→ INFORMATION PROVIDED:
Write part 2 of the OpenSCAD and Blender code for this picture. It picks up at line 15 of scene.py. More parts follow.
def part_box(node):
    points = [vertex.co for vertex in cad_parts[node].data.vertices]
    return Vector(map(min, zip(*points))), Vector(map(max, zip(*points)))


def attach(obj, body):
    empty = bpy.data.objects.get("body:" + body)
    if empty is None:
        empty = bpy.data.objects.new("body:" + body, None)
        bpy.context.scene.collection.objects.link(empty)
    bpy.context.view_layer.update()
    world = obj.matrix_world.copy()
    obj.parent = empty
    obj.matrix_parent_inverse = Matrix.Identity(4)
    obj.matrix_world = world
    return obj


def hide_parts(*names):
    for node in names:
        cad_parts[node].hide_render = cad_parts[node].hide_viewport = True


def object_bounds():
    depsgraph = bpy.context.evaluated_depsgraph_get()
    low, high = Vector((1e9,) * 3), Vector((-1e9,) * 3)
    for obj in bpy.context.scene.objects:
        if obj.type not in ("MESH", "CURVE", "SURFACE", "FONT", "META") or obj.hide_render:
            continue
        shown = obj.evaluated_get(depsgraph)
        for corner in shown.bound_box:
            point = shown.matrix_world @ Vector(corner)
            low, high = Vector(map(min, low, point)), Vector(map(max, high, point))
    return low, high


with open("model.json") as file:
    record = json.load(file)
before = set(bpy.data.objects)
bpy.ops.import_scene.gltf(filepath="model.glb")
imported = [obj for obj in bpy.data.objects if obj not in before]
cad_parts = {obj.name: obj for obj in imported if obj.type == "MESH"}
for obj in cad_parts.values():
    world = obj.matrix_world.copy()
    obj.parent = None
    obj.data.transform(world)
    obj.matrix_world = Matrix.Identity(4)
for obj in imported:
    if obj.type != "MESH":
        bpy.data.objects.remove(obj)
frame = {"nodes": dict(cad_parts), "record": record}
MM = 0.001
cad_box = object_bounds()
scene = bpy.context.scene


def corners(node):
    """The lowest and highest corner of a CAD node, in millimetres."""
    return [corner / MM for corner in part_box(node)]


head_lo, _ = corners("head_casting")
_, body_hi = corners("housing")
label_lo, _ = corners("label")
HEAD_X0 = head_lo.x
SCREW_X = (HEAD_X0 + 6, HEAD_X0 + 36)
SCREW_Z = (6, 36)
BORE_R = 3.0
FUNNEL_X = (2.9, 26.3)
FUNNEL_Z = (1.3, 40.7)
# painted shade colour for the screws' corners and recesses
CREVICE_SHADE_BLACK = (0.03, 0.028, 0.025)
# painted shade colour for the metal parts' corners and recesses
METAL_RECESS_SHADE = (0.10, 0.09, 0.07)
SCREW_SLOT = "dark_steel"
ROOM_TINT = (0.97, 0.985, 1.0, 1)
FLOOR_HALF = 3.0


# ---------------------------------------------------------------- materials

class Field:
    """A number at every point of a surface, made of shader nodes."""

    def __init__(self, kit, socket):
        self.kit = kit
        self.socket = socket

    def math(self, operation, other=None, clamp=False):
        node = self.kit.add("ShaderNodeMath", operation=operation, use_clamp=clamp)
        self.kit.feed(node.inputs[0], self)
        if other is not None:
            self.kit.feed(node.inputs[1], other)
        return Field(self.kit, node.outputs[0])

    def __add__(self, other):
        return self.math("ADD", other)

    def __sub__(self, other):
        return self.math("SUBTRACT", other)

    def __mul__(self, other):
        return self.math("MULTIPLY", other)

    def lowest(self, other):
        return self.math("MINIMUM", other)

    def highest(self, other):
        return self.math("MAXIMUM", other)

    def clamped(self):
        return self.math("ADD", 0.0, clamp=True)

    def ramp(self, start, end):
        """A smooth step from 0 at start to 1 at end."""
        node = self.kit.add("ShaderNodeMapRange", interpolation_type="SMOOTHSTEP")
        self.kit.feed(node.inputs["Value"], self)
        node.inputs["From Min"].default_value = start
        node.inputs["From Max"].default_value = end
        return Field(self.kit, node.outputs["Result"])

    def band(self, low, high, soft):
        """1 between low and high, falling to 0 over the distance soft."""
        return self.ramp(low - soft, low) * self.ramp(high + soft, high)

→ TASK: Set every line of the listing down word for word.

→ SOLUTION:
Write part 2 of the OpenSCAD and Blender code for this picture. It picks up at line 15 of scene.py. More parts follow.
def part_box(node):
    points = [vertex.co for vertex in cad_parts[node].data.vertices]
    return Vector(map(min, zip(*points))), Vector(map(max, zip(*points)))


def attach(obj, body):
    empty = bpy.data.objects.get("body:" + body)
    if empty is None:
        empty = bpy.data.objects.new("body:" + body, None)
        bpy.context.scene.collection.objects.link(empty)
    bpy.context.view_layer.update()
    world = obj.matrix_world.copy()
    obj.parent = empty
    obj.matrix_parent_inverse = Matrix.Identity(4)
    obj.matrix_world = world
    return obj


def hide_parts(*names):
    for node in names:
        cad_parts[node].hide_render = cad_parts[node].hide_viewport = True


def object_bounds():
    depsgraph = bpy.context.evaluated_depsgraph_get()
    low, high = Vector((1e9,) * 3), Vector((-1e9,) * 3)
    for obj in bpy.context.scene.objects:
        if obj.type not in ("MESH", "CURVE", "SURFACE", "FONT", "META") or obj.hide_render:
            continue
        shown = obj.evaluated_get(depsgraph)
        for corner in shown.bound_box:
            point = shown.matrix_world @ Vector(corner)
            low, high = Vector(map(min, low, point)), Vector(map(max, high, point))
    return low, high


with open("model.json") as file:
    record = json.load(file)
before = set(bpy.data.objects)
bpy.ops.import_scene.gltf(filepath="model.glb")
imported = [obj for obj in bpy.data.objects if obj not in before]
cad_parts = {obj.name: obj for obj in imported if obj.type == "MESH"}
for obj in cad_parts.values():
    world = obj.matrix_world.copy()
    obj.parent = None
    obj.data.transform(world)
    obj.matrix_world = Matrix.Identity(4)
for obj in imported:
    if obj.type != "MESH":
        bpy.data.objects.remove(obj)
frame = {"nodes": dict(cad_parts), "record": record}
MM = 0.001
cad_box = object_bounds()
scene = bpy.context.scene


def corners(node):
    """The lowest and highest corner of a CAD node, in millimetres."""
    return [corner / MM for corner in part_box(node)]


head_lo, _ = corners("head_casting")
_, body_hi = corners("housing")
label_lo, _ = corners("label")
HEAD_X0 = head_lo.x
SCREW_X = (HEAD_X0 + 6, HEAD_X0 + 36)
SCREW_Z = (6, 36)
BORE_R = 3.0
FUNNEL_X = (2.9, 26.3)
FUNNEL_Z = (1.3, 40.7)
# painted shade colour for the screws' corners and recesses
CREVICE_SHADE_BLACK = (0.03, 0.028, 0.025)
# painted shade colour for the metal parts' corners and recesses
METAL_RECESS_SHADE = (0.10, 0.09, 0.07)
SCREW_SLOT = "dark_steel"
ROOM_TINT = (0.97, 0.985, 1.0, 1)
FLOOR_HALF = 3.0


# ---------------------------------------------------------------- materials

class Field:
    """A number at every point of a surface, made of shader nodes."""

    def __init__(self, kit, socket):
        self.kit = kit
        self.socket = socket

    def math(self, operation, other=None, clamp=False):
        node = self.kit.add("ShaderNodeMath", operation=operation, use_clamp=clamp)
        self.kit.feed(node.inputs[0], self)
        if other is not None:
            self.kit.feed(node.inputs[1], other)
        return Field(self.kit, node.outputs[0])

    def __add__(self, other):
        return self.math("ADD", other)

    def __sub__(self, other):
        return self.math("SUBTRACT", other)

    def __mul__(self, other):
        return self.math("MULTIPLY", other)

    def lowest(self, other):
        return self.math("MINIMUM", other)

    def highest(self, other):
        return self.math("MAXIMUM", other)

    def clamped(self):
        return self.math("ADD", 0.0, clamp=True)

    def ramp(self, start, end):
        """A smooth step from 0 at start to 1 at end."""
        node = self.kit.add("ShaderNodeMapRange", interpolation_type="SMOOTHSTEP")
        self.kit.feed(node.inputs["Value"], self)
        node.inputs["From Min"].default_value = start
        node.inputs["From Max"].default_value = end
        return Field(self.kit, node.outputs["Result"])

    def band(self, low, high, soft):
        """1 between low and high, falling to 0 over the distance soft."""
        return self.ramp(low - soft, low) * self.ramp(high + soft, high)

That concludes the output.